Nella prima parte c'è un pò di neorelismo e conosciamo cose, comportamenti e personaggi alla Ciprì e Maresco, ma è un trucco perchè il mondo di Orwell incombe su quel poveretto e gli distruggerà vita e sentimenti. Il carrello impietoso percorre la fila infinita degli aspiranti allo show, finte umanità capaci di diventare, a comando, macchine per lo spettacolo, per i soldi, per il successo di pochi giorni. Farsi riconoscere per scomparire sconosciuti. Luciano, nel sogno o nella realtà, non sta a noi stabilirlo, entrerà nella famosa casa, nuova religione moderna, invisibile ai concorrenti e agli spettatori della TV, impazzito e travolto dal destino, ma soddisfatto per aver trovato finalmente il suo oblio.
Nel finale aperto, diverso da quello previsto dalla sceneggiatura originale, sta allo spettatore trarre gli insegnamenti e le conclusioni di questo folle viaggio nelle illusioni della nostra irreale realtà.
"Never give up"-"Non arrenderti mai" ripete come in un mantra l'ex concorrente a Luciano e vogliamo credere che esista sempre la speranza di capire dove siamo e cosa vogliamo fare.
Attori all'altezza del compito; Aniello Arena che interpreta il ruolo di Luciano ha imparato a recitare in carcere e se la cava benissimo.
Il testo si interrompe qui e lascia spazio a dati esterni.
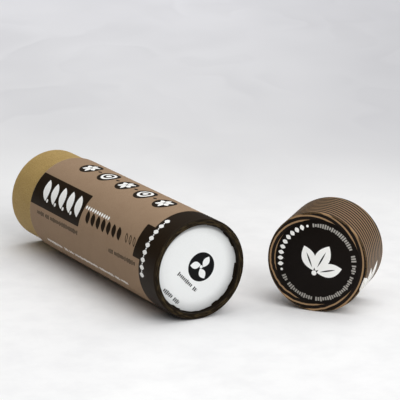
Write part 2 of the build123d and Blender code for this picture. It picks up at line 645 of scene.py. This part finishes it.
# %% [markdown]
# The dark ink covers the rim too, where the folded paper was rubbed, so that long thin streaks show
# lighter on its face. The streaks are partly rubbed ink and partly a painted highlight along the
# rounded crest. On the print map the rim is the part below zero: the sheet goes on over the edge
# and inwards.

# %% The print of the body wrap
wrap_dark = tone(149, 124, 100)
wrap_light = tone(165, 140, 115)
ink_dark = tone(33, 24, 15)
ink_light = tone(41, 31, 20)
white_ink = tone(254, 254, 251)
rim_ink = tone(25, 18, 10)
rim_rub_and_highlight = tone(76, 64, 42)
bare_edge = tone(196, 180, 156)
rim_middle = -2.0
streak_stretch = (0.16, 1.3, 1.0)
body_lap = 94.0


def make_body_print():
    material, sheet, space, shade, tooth = start_paper("body_print", 0.06, fineness=2.2)
    u, v, _ = parts_of(sheet)
    dark = body_dark_marks(sheet, v)
    paper = clouded(shade, wrap_dark, wrap_light, spread=0.12)
    ink = clouded(shade, ink_dark, ink_light, spread=0.15)
    colour = paint(dark, paper, ink)
    colour = paint(body_white_marks(sheet), colour, white_ink)
    # Streaks on the rim face: partly rubbed ink, partly painted highlight along the crest.
    streaks = calc_vector("MULTIPLY", sheet, streak_stretch)
    streaks = in_range(grain(streaks, scale=1.0, detail=3.0, roughness=0.6), 0.46, 0.7)
    on_face = in_range(abs(v - rim_middle), 2.0, 0.8)
    rim = paint(streaks * on_face, rim_ink, rim_rub_and_highlight)
    colour = paint(in_range(v, 0.8, -0.6), colour, rim)
    at_mouth = worn(space, v - body_length, reach=0.7) * 0.6
    colour = paint(at_mouth, colour, bare_edge)
    rough = in_range(dark, 0, 1, 0.58, 0.42) + in_range(tooth, 0.3, 0.7, -0.05, 0.05)
    return finish_paper(material, colour, rough, lapped(u, body_lap, tooth), depth=0.06)


body_print = make_body_print()
print("body print nodes", len(body_print.node_tree.nodes))

# %% [markdown]
# Round pieces are turned as on a lathe. A closed outline of a few points is the half section
# of the piece, and the spin operator carries it once round the Z axis. A full spin with
# use_merge joins its last ring to its first. Folds that are rounded on the real paper are
# bevelled afterwards, one ring-shaped edge at a time.

# %% Turning a piece
round_steps = 360
same_place = 0.005


def soften(shape, radius, height, offset, segments):
    """Bevels the ring-shaped edge at this radius and height."""
    ring = [edge for edge in shape.edges if all(
        abs(vert.co.xy.length - radius) < same_place and abs(vert.co.z - height) < same_place
        for vert in edge.verts
    )]
    bmesh.ops.bevel(
        shape, geom=ring, offset=offset, segments=segments, profile=0.5,
        affect="EDGES", material=-1,
    )


def lathe(outline, rounds=(), closed=True):
    """Spins an outline of (radius, height) points in millimetres once round Z.

    Each of the rounds is the radius and height of an edge, and its bevel's offset and segments.
    """
    shape = bmesh.new()
    verts = [shape.verts.new((radius, 0, height)) for radius, height in outline]
    edges = [shape.edges.new(pair) for pair in zip(verts, verts[1:])]
    if closed:
        edges.append(shape.edges.new((verts[-1], verts[0])))
    bmesh.ops.spin(
        shape, geom=verts + edges, cent=(0, 0, 0), axis=(0, 0, 1),
        angle=2 * math.pi, steps=round_steps, use_merge=True,
    )
    bmesh.ops.remove_doubles(shape, verts=shape.verts, dist=0.0005)
    bmesh.ops.recalc_face_normals(shape, faces=shape.faces)
    for edge_round in rounds:
        soften(shape, *edge_round)
    return shape


def cut_rings(shape, inner, outer, cuts):
    """Divides the flat ring between two radii into more rings."""
    spokes = [edge for edge in shape.edges if abs(
        edge.verts[0].co.xy.length - edge.verts[1].co.xy.length
    ) > 1.0 and all(inner - hair <= vert.co.xy.length <= outer + hair for vert in edge.verts)]
    bmesh.ops.subdivide_edges(shape, edges=spokes, cuts=cuts)


# %% [markdown]
# A turned piece then gets its print map, is laid down at its place, and is handed to the frame.
# The print map of a wall runs round the piece from a seam on its underside. A flat disc is
# mapped as it is seen from outside.

# %% Mapping a piece and handing it over
sharp_angle = math.radians(35)


def around(co):
    """The angle of a point round Z, from the side that lies on the table and back to it."""
    return (math.atan2(co.y, co.x) + math.pi / 2) % (2 * math.pi) - math.pi / 2


def map_sheet(shape, along):
    """Writes the print map: the way round the outside in X, and along(point) in Y."""
    layer = shape.loops.layers.uv.new("sheet")
    for face in shape.faces:
        middle = around(face.calc_center_median())
        for corner in face.loops:
            angle = around(corner.vert.co)
            angle = middle + (angle - middle + math.pi) % (2 * math.pi) - math.pi
            corner[layer].uv = (angle * outer_radius, along(corner.vert.co))


def map_face(shape):
    """Writes the print map of a flat disc: right and up, as seen from outside."""
    layer = shape.loops.layers.uv.new("sheet")
    for face in shape.faces:
        for corner in face.loops:
            corner[layer].uv = (-corner.vert.co.x, corner.vert.co.y)


def add_mesh(shape, name, material):
    mesh = bpy.data.meshes.new(name)
    shape.to_mesh(mesh)
    shape.free()
    mesh.materials.append(material)
    print(name, "faces", len(mesh.polygons))
    return add_object(name, mesh)


def make_piece(shape, name, material, place, body, replaced):
    """Lays a finished shape down, and hands it to the frame."""
    for face in shape.faces:
        face.smooth = True
    for edge in shape.edges:
        edge.smooth = edge.calc_face_angle(0.0) < sharp_angle
    bmesh.ops.transform(shape, matrix=place, verts=shape.verts)
    piece = add_mesh(shape, name, material)
    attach(piece, body)
    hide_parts(replaced)


# %% [markdown]
# Paper that is folded in by hand never lies quite even. Two curves round the circle give its
# heights: straight stretches between random heights, as in a wavy edge, and slanting ones with
# a small step between them, as in a pleated edge.

# %% Uneven edges
def uneven(angle, count, seed):
    """Straight stretches between random heights from -1 to 1, round the circle."""
    step = (angle / (2 * math.pi) * count) % count
    whole = int(step)
    spots = [(i % count * 3.71 + seed, seed * 1.3, 0.5) for i in (whole, whole + 1)]
    heights = [noise.noise(spot) * 2 for spot in spots]
    return heights[0] + (heights[1] - heights[0]) * (step - whole)


def stepped(angle, count, seed):
    """Slanting stretches of random height and width with a small step between them."""
    warp = 0.35 * math.sin(3 * angle + seed) + 0.25 * math.sin(7 * angle + 2 * seed)
    step = (angle / (2 * math.pi) * count + warp) % count
    whole = int(step)
    height, slope = (noise.noise((whole * 5.13 + seed, lane, 1.5)) * 2 for lane in (0.5, 9.5))
    return height + slope * (step - whole - 0.5)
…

Musica ipnotizzante e fotografia curata e luminosa.
Garrone compone una commedia amarissima e magnetica. Tratta i sentimenti come ha trattato la violenza in "Gomorra", all'estremo, ma con intelligenza e capacità, senza strafare. Ci rende osservatori partecipi di questa fiaba con taglio realistico.
Supera brillantemente la prova del dopo "Gomorra".
Dziga Vertov, nel 1926, girò "Il cineocchio"-sorta di documentario sulla Russia di quel periodo-, ovvero-sue parole-" ciò che l'occhio non riesce a vedere, il microscopio e il telescopio del tempo. Il Kinoglaz come possibilità di rendere visibile l'invisibile, di rendere chiaro ciò che è oscuro, palese ciò che è nascosto, di smascherare ciò che è celato, DI TRASFORMARE LA FINZIONE IN REALTA', DI FARE DELLA MENZOGNA LA REALTA' "
Garrone, con questo film, ci dà una mano ad aprire gli occhi; il Cinema, non la televisione, è il veicolo per poter capire e pensare.